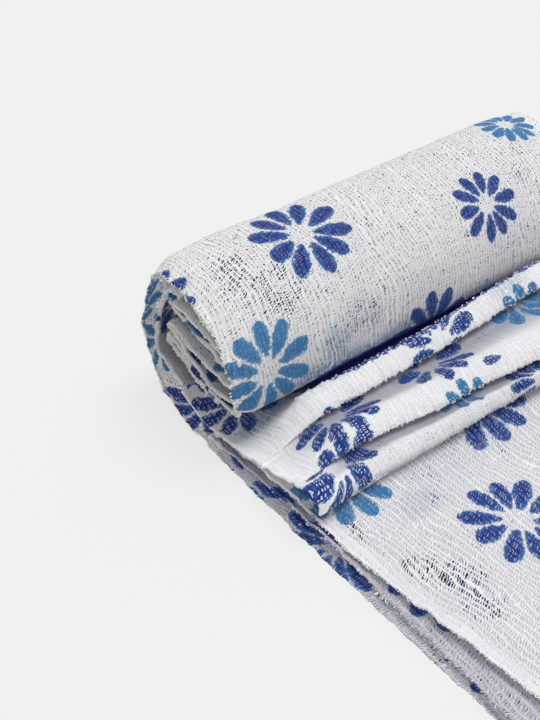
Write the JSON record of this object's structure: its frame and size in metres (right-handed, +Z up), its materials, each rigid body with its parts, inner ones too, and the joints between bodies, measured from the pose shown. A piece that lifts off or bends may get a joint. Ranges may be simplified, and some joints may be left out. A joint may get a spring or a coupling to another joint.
{
  "type": "exfoliating towel",
  "caption": "Long knitted wash towel, rolled up at one end and lying in flat folded layers with pleats in front of the roll.",
  "frame": {"origin": "under the middle of the towel's box, on the surface that it lies on", "axes": "+X along the roll, which is the width of the cloth; +Y from the front of the flat layers to the back of the roll; +Z up"},
  "size_m": [0.28, 0.31, 0.1063],
  "materials": {
    "knit": "matte"
  },
  "bodies": {
    "root": {"towel": "knit"}
  },
  "joints": []
}
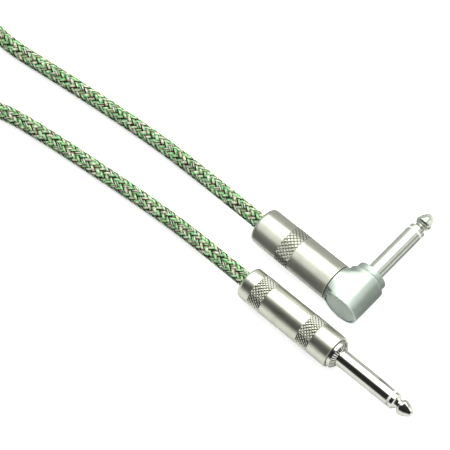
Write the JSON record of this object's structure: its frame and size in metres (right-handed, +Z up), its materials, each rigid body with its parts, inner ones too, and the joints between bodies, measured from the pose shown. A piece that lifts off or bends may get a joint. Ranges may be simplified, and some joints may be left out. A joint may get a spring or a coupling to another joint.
{
  "type": "instrument cable",
  "caption": "Instrument cable with a straight and a right-angle phone plug, screw-on barrels with knurled bands, and a braided cord wound into a round coil.",
  "frame": {"origin": "on the surface that the plugs lie on, under the middle of the box round the two plugs", "axes": "+X the way the straight plug goes into its jack, +Y the way the right-angle plug goes in, +Z up"},
  "size_m": [0.3275, 0.1151, 0.0245],
  "materials": {
    "satin_nickel": "satin",
    "polished_nickel": "polished",
    "pale_insulator": "matte",
    "tinned_brass": "satin",
    "core_insulation": "matte",
    "copper": "satin",
    "solder": "satin",
    "clear_liner": "satin",
    "tweed_braid": "woven"
  },
  "bodies": {
    "cable": {"straight_tip": "polished_nickel", "straight_tip_ring": "pale_insulator", "straight_core_tube": "pale_insulator", "straight_sleeve": "polished_nickel", "straight_rear_washer": "pale_insulator", "straight_tip_lug": "tinned_brass", "straight_ground_lug": "tinned_brass", "straight_core": "core_insulation", "straight_conductor": "copper", "straight_screen_pigtail": "copper", "straight_tip_solder": "solder", "straight_ground_solder": "solder", "straight_cord_end": "tweed_braid", "straight_collar": "satin_nickel", "angled_tip": "polished_nickel", "angled_tip_ring": "pale_insulator", "angled_core_tube": "pale_insulator", "angled_sleeve": "polished_nickel", "angled_rear_washer": "pale_insulator", "angled_tip_lug": "tinned_brass", "angled_ground_lug": "tinned_brass", "angled_core": "core_insulation", "angled_conductor": "copper", "angled_screen_pigtail": "copper", "angled_tip_solder": "solder", "angled_ground_solder": "solder", "angled_cord_end": "tweed_braid", "angled_elbow": "satin_nickel", "angled_cap": "satin_nickel", "cord_coil": "tweed_braid", "cord_run_angled": "tweed_braid", "cord_run_straight": "tweed_braid"},
    "straight_liner_body": {"straight_liner": "clear_liner"},
    "straight_barrel_body": {"straight_barrel": "satin_nickel"},
    "angled_liner_body": {"angled_liner": "clear_liner"},
    "angled_barrel_body": {"angled_barrel": "satin_nickel"}
  },
  "joints": [
    {"name": "straight_barrel_travel", "type": "slide", "parent": "cable", "child": "straight_liner_body", "axis": [-1, 0, 0], "range_m": [0, 0.005]},
    {"name": "straight_barrel_turn", "type": "hinge", "parent": "straight_liner_body", "child": "straight_barrel_body", "pos_m": [-0.00788, -0.02761, 0.00628], "axis": [-1, 0, 0], "range_deg": [0, 1800]},
    {"name": "angled_barrel_travel", "type": "slide", "parent": "cable", "child": "angled_liner_body", "axis": [-1, 0, 0], "range_m": [0, 0.005]},
    {"name": "angled_barrel_turn", "type": "hinge", "parent": "angled_liner_body", "child": "angled_barrel_body", "pos_m": [-0.02167, -0.00801, 0.00718], "axis": [-1, 0, 0], "range_deg": [0, 1800]}
  ],
  "couplings": [
    {"joint": "straight_barrel_travel", "follows": "straight_barrel_turn", "m_per_rad": 0.00015915},
    {"joint": "angled_barrel_travel", "follows": "angled_barrel_turn", "m_per_rad": 0.00015915}
  ]
}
# # #
- What is required: Take the data above and return it exactly.

- Complete response:
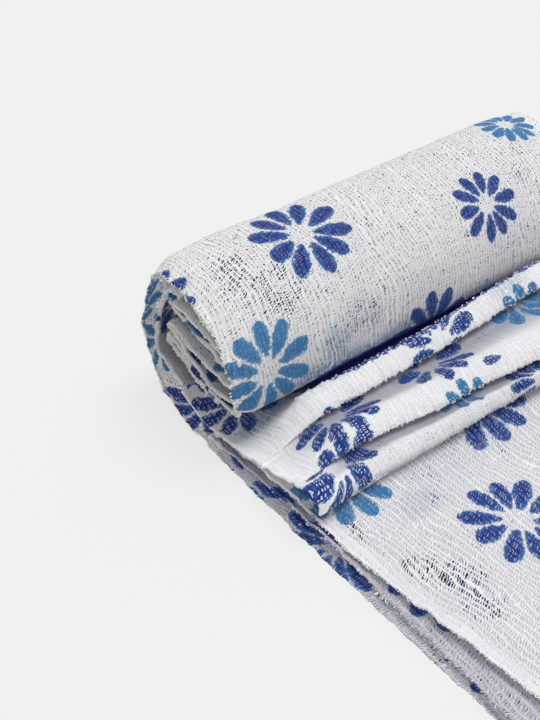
Write the JSON record of this object's structure: its frame and size in metres (right-handed, +Z up), its materials, each rigid body with its parts, inner ones too, and the joints between bodies, measured from the pose shown. A piece that lifts off or bends may get a joint. Ranges may be simplified, and some joints may be left out. A joint may get a spring or a coupling to another joint.
{
  "type": "exfoliating towel",
  "caption": "Long knitted wash towel, rolled up at one end and lying in flat folded layers with pleats in front of the roll.",
  "frame": {"origin": "under the middle of the towel's box, on the surface that it lies on", "axes": "+X along the roll, which is the width of the cloth; +Y from the front of the flat layers to the back of the roll; +Z up"},
  "size_m": [0.28, 0.31, 0.1063],
  "materials": {
    "knit": "matte"
  },
  "bodies": {
    "root": {"towel": "knit"}
  },
  "joints": []
}
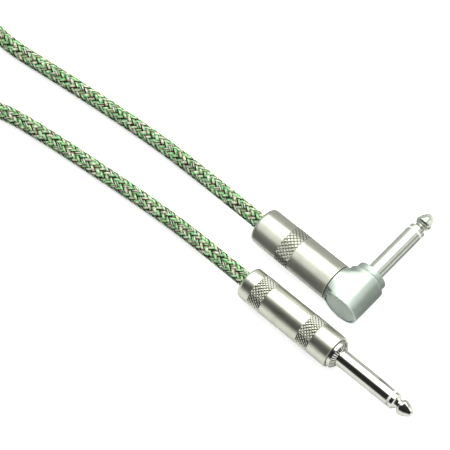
Write the JSON record of this object's structure: its frame and size in metres (right-handed, +Z up), its materials, each rigid body with its parts, inner ones too, and the joints between bodies, measured from the pose shown. A piece that lifts off or bends may get a joint. Ranges may be simplified, and some joints may be left out. A joint may get a spring or a coupling to another joint.
{
  "type": "instrument cable",
  "caption": "Instrument cable with a straight and a right-angle phone plug, screw-on barrels with knurled bands, and a braided cord wound into a round coil.",
  "frame": {"origin": "on the surface that the plugs lie on, under the middle of the box round the two plugs", "axes": "+X the way the straight plug goes into its jack, +Y the way the right-angle plug goes in, +Z up"},
  "size_m": [0.3275, 0.1151, 0.0245],
  "materials": {
    "satin_nickel": "satin",
    "polished_nickel": "polished",
    "pale_insulator": "matte",
    "tinned_brass": "satin",
    "core_insulation": "matte",
    "copper": "satin",
    "solder": "satin",
    "clear_liner": "satin",
    "tweed_braid": "woven"
  },
  "bodies": {
    "cable": {"straight_tip": "polished_nickel", "straight_tip_ring": "pale_insulator", "straight_core_tube": "pale_insulator", "straight_sleeve": "polished_nickel", "straight_rear_washer": "pale_insulator", "straight_tip_lug": "tinned_brass", "straight_ground_lug": "tinned_brass", "straight_core": "core_insulation", "straight_conductor": "copper", "straight_screen_pigtail": "copper", "straight_tip_solder": "solder", "straight_ground_solder": "solder", "straight_cord_end": "tweed_braid", "straight_collar": "satin_nickel", "angled_tip": "polished_nickel", "angled_tip_ring": "pale_insulator", "angled_core_tube": "pale_insulator", "angled_sleeve": "polished_nickel", "angled_rear_washer": "pale_insulator", "angled_tip_lug": "tinned_brass", "angled_ground_lug": "tinned_brass", "angled_core": "core_insulation", "angled_conductor": "copper", "angled_screen_pigtail": "copper", "angled_tip_solder": "solder", "angled_ground_solder": "solder", "angled_cord_end": "tweed_braid", "angled_elbow": "satin_nickel", "angled_cap": "satin_nickel", "cord_coil": "tweed_braid", "cord_run_angled": "tweed_braid", "cord_run_straight": "tweed_braid"},
    "straight_liner_body": {"straight_liner": "clear_liner"},
    "straight_barrel_body": {"straight_barrel": "satin_nickel"},
    "angled_liner_body": {"angled_liner": "clear_liner"},
    "angled_barrel_body": {"angled_barrel": "satin_nickel"}
  },
  "joints": [
    {"name": "straight_barrel_travel", "type": "slide", "parent": "cable", "child": "straight_liner_body", "axis": [-1, 0, 0], "range_m": [0, 0.005]},
    {"name": "straight_barrel_turn", "type": "hinge", "parent": "straight_liner_body", "child": "straight_barrel_body", "pos_m": [-0.00788, -0.02761, 0.00628], "axis": [-1, 0, 0], "range_deg": [0, 1800]},
    {"name": "angled_barrel_travel", "type": "slide", "parent": "cable", "child": "angled_liner_body", "axis": [-1, 0, 0], "range_m": [0, 0.005]},
    {"name": "angled_barrel_turn", "type": "hinge", "parent": "angled_liner_body", "child": "angled_barrel_body", "pos_m": [-0.02167, -0.00801, 0.00718], "axis": [-1, 0, 0], "range_deg": [0, 1800]}
  ],
  "couplings": [
    {"joint": "straight_barrel_travel", "follows": "straight_barrel_turn", "m_per_rad": 0.00015915},
    {"joint": "angled_barrel_travel", "follows": "angled_barrel_turn", "m_per_rad": 0.00015915}
  ]
}